The process we use is fast and much less of an intrusion on your property than having a company come to repour your slabs. We start by drilling a hole through your slab, feeding a hose through, and pumping a special mixture of material down beneath the slab. This mixture will gently lift the slab back to its original location. The material has been designed to resist erosion and compaction, which means that you won’t have to worry about more repairs in the future.

Don’t Pile Snow in the Same Spot All Season

Shoveling snow is not an activity that any of us look forward to. Whether we have to get up early to do it or stay up late to ensure we can get out of the driveway, shoveling is a time-consuming and strenuous activity.
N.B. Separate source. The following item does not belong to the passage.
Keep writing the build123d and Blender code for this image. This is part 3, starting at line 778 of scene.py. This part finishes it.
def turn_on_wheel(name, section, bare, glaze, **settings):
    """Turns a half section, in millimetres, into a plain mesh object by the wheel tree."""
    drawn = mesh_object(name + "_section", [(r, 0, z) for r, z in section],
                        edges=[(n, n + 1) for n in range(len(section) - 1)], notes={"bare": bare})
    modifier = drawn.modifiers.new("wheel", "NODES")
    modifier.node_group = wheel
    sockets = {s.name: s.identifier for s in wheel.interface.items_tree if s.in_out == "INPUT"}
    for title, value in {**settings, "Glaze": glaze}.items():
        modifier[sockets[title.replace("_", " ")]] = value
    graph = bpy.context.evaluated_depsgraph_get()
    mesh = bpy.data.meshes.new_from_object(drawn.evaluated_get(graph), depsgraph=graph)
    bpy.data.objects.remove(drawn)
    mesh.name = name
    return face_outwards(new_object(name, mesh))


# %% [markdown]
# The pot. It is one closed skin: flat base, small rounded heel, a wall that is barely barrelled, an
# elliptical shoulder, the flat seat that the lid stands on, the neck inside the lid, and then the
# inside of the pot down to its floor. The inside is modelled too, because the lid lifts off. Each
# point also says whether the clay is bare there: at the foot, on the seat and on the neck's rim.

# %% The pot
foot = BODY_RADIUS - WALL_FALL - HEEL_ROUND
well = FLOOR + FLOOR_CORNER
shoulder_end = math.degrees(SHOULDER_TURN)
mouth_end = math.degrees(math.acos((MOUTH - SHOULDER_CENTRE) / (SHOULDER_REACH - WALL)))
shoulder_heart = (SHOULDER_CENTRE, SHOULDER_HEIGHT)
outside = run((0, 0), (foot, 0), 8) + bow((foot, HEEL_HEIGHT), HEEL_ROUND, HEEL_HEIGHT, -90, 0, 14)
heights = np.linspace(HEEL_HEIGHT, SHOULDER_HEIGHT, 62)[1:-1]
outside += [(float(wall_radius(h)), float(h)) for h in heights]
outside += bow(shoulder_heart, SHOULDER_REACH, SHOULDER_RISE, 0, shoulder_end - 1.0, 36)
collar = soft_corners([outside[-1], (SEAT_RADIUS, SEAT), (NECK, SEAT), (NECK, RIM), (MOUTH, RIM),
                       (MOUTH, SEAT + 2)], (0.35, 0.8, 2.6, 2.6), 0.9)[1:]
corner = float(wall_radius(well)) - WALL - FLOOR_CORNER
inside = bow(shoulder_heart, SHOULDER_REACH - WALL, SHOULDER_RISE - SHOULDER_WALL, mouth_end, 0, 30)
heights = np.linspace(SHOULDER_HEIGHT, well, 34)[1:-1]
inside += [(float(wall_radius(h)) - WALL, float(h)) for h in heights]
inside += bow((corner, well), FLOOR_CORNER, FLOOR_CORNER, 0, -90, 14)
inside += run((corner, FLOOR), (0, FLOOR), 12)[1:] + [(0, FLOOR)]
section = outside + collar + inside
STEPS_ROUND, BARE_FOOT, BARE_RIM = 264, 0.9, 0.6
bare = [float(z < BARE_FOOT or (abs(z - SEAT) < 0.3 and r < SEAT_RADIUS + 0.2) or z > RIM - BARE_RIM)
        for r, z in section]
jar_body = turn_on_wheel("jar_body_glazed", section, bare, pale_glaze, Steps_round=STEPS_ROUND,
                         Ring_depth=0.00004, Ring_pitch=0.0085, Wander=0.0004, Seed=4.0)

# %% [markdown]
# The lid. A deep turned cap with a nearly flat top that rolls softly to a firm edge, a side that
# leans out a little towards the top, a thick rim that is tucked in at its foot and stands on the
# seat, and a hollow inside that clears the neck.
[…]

Thanks to it being zero fun, many of us try everything we can to get it over with as quickly as possible.

One of the most common methods of dealing with unwanted snow is to find a spot on or next to your driveway or sidewalk and pile as much of the snow in that section as possible. While we understand trying to consolidate the snow, this can have a negative effect on your concrete. If you are piling snow on an unused section of a driveway or sidewalk, the cycle of freezing and unfreezing that occurs can lead to damage caused by frost wedging. Hydraulic fracturing is when water, in this case melted snow, finds its way into cracks of all sizes. While water flowing through your concrete is bad enough, when the temperatures drop again, the water expands as it turns to ice, which then creates larger cracks. Over time, this damage can become severe enough to warrant concrete repairs and maybe even full replacement.
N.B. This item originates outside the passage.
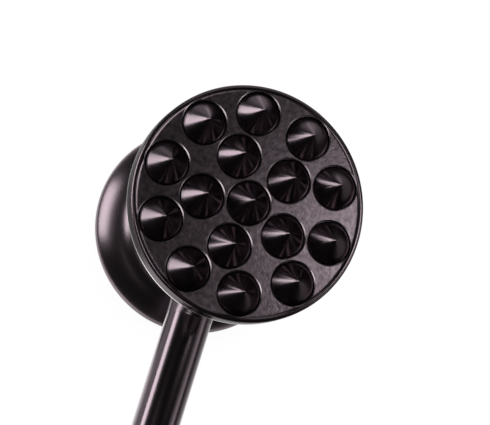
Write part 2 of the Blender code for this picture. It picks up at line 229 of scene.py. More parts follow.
def head_outline():
    """Outer shape from the centre of the pounding face to the top, then down the hollow."""
    rim = (FACE_RADIUS, RIM_ROUND)
    start = arc(rim, RIM_ROUND, FLANK_START, FLANK_START, 1)[0]
    flank = (start[0] - FLANK_ROUND * math.cos(FLANK_START),
             start[1] - FLANK_ROUND * math.sin(FLANK_START))
    end = arc(flank, FLANK_ROUND, FLANK_END, FLANK_END, 1)[0]
    sweep_in = (end[0] - WAIST_RADIUS) / (1 - math.cos(FLANK_END))
    waist_z = end[1] + sweep_in * math.sin(FLANK_END)
    rise = TOP_RADIUS - WAIST_RADIUS
    sweep_out = (WAIST_END ** 2 + rise ** 2) / (2 * rise)
    turn = math.asin(WAIST_END / sweep_out)
    outline = [(0, 0), (FACE_RADIUS / 2, 0)]
    outline += arc(rim, RIM_ROUND, -math.pi / 2, FLANK_START, RIM_STEPS)
    outline += arc(flank, FLANK_ROUND, FLANK_START, FLANK_END, FLANK_STEPS)[1:]
    outline += arc((WAIST_RADIUS + sweep_in, waist_z), sweep_in, math.pi + FLANK_END, math.pi,
                   SWEEP_IN_STEPS)[1:]
    waist_top = body_top - WAIST_END
    outline += rows(WAIST_RADIUS, waist_z, waist_top, ROW_STEP)
    outline += arc((WAIST_RADIUS + sweep_out, waist_top), sweep_out, math.pi, math.pi - turn,
                   SWEEP_OUT_STEPS)
    outline += arc((TOP_RADIUS - TOP_EDGE_ROUND, body_top - TOP_EDGE_ROUND), TOP_EDGE_ROUND,
                   0, math.pi / 2, EDGE_STEPS)
    bore_end = body_top - BORE_DEPTH
    outline.append((BORE_RADIUS, body_top))
    outline += rows(BORE_RADIUS, body_top, bore_end, THREAD_PITCH / ROWS_PER_THREAD)
    outline += [(BORE_RADIUS, bore_end), (CAVITY_RADIUS, bore_end)]
    outline += arc((CAVITY_RADIUS - CAVITY_ROUND, CAVITY_FLOOR + CAVITY_ROUND), CAVITY_ROUND,
                   0, -math.pi / 2, CAVITY_STEPS)
    outline += [(0, CAVITY_FLOOR)]
    return outline


def boss():
    """The mouth that holds the handle, and the even sweep from it into the round waist."""
    ball_reach = BOSS_RADIUS + BOSS_FILLET
    ball_orbit = WAIST_RADIUS + BOSS_FILLET
    shape = bmesh.new()
    columns = []
    for i in range(BOSS_FLATS):
        turn = math.tau * i / BOSS_FLATS
        outward = Vector((math.cos(turn), math.sin(turn), 0))
        ball = ball_reach * outward
        ball.z = math.sqrt(ball_orbit ** 2 - ball.x ** 2)
        to_waist = Vector((-ball.x, 0, -ball.z)).normalized()
        lip = []
        for k in range(LIP_STEPS):
            ease = (1 + math.cos(math.pi * k / LIP_STEPS)) / 2
            radius = BOSS_RADIUS - (BOSS_RADIUS - BOSS_MOUTH_RADIUS) * ease
            height = BOSS_REACH + (ball.z - BOSS_REACH) * k / LIP_STEPS
            lip.append(outward * radius + Vector((0, 0, height)))
        sweep = [ball + BOSS_FILLET * (-outward).slerp(to_waist, k / FILLET_STEPS)
                 for k in range(FILLET_STEPS + 1)]
        inner = Vector((lip[0].x, lip[0].y, SOCKET_FLOOR - OVERRUN))
        columns.append([shape.verts.new(point) for point in lip + sweep + [inner]])
    for left, right in zip(columns, columns[1:] + columns[:1]):
        for k in range(len(left) - 1):
            shape.faces.new((left[k], right[k], right[k + 1], left[k + 1]))
    shape.faces.new([column[0] for column in columns])
    shape.faces.new([column[-1] for column in columns])
    bmesh.ops.recalc_face_normals(shape, faces=shape.faces)
    return shape


def bar(radius, start, end):
    """Outline of a plain round bar."""
    return [(0, end), (radius, end), (radius, start), (0, start)]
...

The results aren’t much better if you decide to stack snow next to the driveway on your lawn. In addition to causing damage to your grass and any other plants you have there, when the snow melts, it could run directly underneath your concrete slabs and erode any loose soil. Given enough time, erosion will lead to empty spaces underneath your driveway. Concrete will tilt towards empty spaces and eventually crack. If you don’t repair it as soon as possible, the slab may reach a point where it cannot be fixed.

Don’t Overdo It With Salt

Salt, or any other product that helps melt ice or prevent it from forming in the first place, can also be tough on your concrete. If you use regular salt (sodium chloride), you risk creating larger frost wedges as well as mineral fractures. Mineral fractures are a type of mechanical weathering caused when dissolved solids in water are separated from the water and then expand as they dry. Salt allows water to freeze and unfreeze again and again, which can increase the number of frost wedges your driveway experiences. If you can find another de-icer that isn’t made from sodium chloride, you can extend the life of your concrete surfaces. There are many options on the market, so make sure to check the label before you purchase.
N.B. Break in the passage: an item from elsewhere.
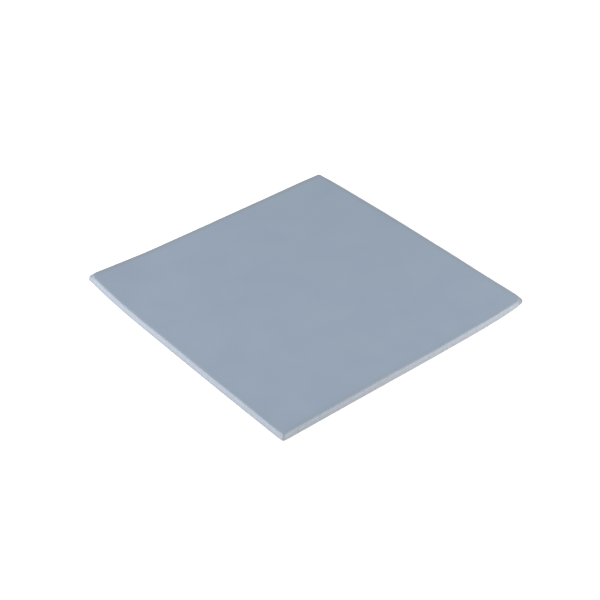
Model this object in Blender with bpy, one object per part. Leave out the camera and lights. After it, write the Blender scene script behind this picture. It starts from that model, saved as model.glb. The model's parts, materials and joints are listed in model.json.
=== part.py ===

Limit the amount of de-icer that you use. While it might be tempting to coat your concrete in de-icer, the truth is that you don’t need a lot of a good de-icer. It will stay put and has an area of effect much larger than each individual crystal.

Keep an Eye on Cracks

No matter how well you take care of your driveway or sidewalks during the winter, at some point you may start to notice cracks forming. While cracks in your expansion joints are normal (this is what those joints are for), if you notice other cracks that run through the middles or corners of your slabs, it might mean that you need to call the concrete repair experts at B&B Concrete Lifting. Unless the slabs were damaged by excessive weight or something falling onto them, crack are a sign that the soil underneath your concrete has either compacted or eroded away to a point that the leaning slabs are starting to buckle. If you schedule a consultation with us right away, we will do everything possible to save the slab.

While we understand that winter places a lot of demands on your time, if you take a few minutes every week to check your concrete, it can save you a lot of time and money later on. Our concrete lifting process is far easier, less intrusive, and less expensive than other kinds of driveway or sidewalk replacements. Most of our concrete repairs can be completed in a matter of hours, not days. Contact us today if you have cracks that need to be taken care of before winter sets in!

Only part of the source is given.